The Door (Paperback)
A story of the ultimate love and ultimate betrayal between two Hungarian women. As Magda says of Emerence, there are some books that are “capable of arousing the finest feelings in [you], and also the most base.” This is one you won’t soon forget.
-- Cari— From Cari K. Staff Picks
One of The New York Times Book Review's "10 Best Books of 2015" An NYRB Classics Original The Door is an unsettling exploration of the relationship between two very different women. Magda is a writer, educated, married to an academic, public-spirited, with an on-again-off-again relationship to Hungary's Communist authorities. Emerence is a peasant, illiterate, impassive, abrupt, seemingly ageless. She lives alone in a house that no one else may enter, not even her closest relatives. She is Magda's housekeeper and she has taken control over Magda's household, becoming indispensable to her. And Emerence, in her way, has come to depend on Magda. They share a kind of love--at least until Magda's long-sought success as a writer leads to a devastating revelation. Len Rix's prizewinning translation of The Door at last makes it possible for American readers to appreciate the masterwork of a major modern European writer.
About the Author
Magda Szabo (1917-2007) was born into an old Protestant family in Debrecen, Hungary's "Calvinist Rome," in the midst of the great Hungarian plain.

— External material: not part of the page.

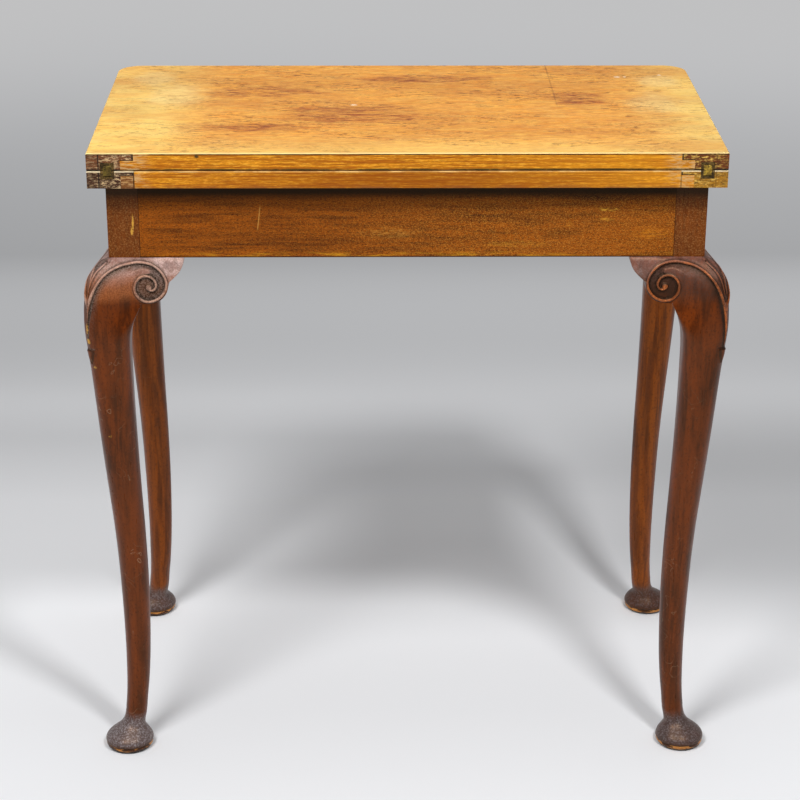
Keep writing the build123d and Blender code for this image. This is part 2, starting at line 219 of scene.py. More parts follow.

Szabo, whose father taught her to converse with him in Latin, German, English, and French, attended the University of Debrecen, studying Latin and Hungarian, and went on to work as a teacher throughout the German and Soviet occupations of Hungary in 1944 and 1945. In 1947, she published two volumes of poetry, Barany (The Lamb), and Vissza az emberig (Return to Man), for which she received the Baumgartner Prize in 1949. Under Communist rule, this early critical success became a liability, and Szabo turned to writing fiction: her first novel, Fresko (Fresco), came out in 1958, followed closely by Az oz (The Fawn). In 1959 she won the Jozsef Attila Prize, after which she went on to write many more novels, among them Katalin utca (Katalin Street, 1969), Okut (The Ancient Well, 1970), Regimodi tortenet (An Old-Fashioned Tale, 1971), and Az ajto (The Door, 1987). Szabo also wrote verse for children, plays, short stories, and nonfiction, including a tribute to her husband, Tibor Szobotka, a writer and translator of Tolkien and Galsworthy who died in 1982. A member of the European Academy of Sciences and a warden of the Calvinist Theological Seminary in Debrecen, Magda Szabo died in the town in which she was born, a book in her hand. In 2017 NYRB Classics will publish Iza's Ballad (1963). Len Rix is a poet, critic, and former literature professor who has translated five books by Antal Szerb, including the novel Journey by Moonlight (available as an NYRB Classic) and, most recently, the travel memoir The Third Tower. In 2006 he was awarded the Oxford-Weidenfeld Translation Prize for his translation of The Door. Ali Smith was born in Inverness, Scotland, in 1962 and lives in Cambridge. Her latest novel is How to Be Both.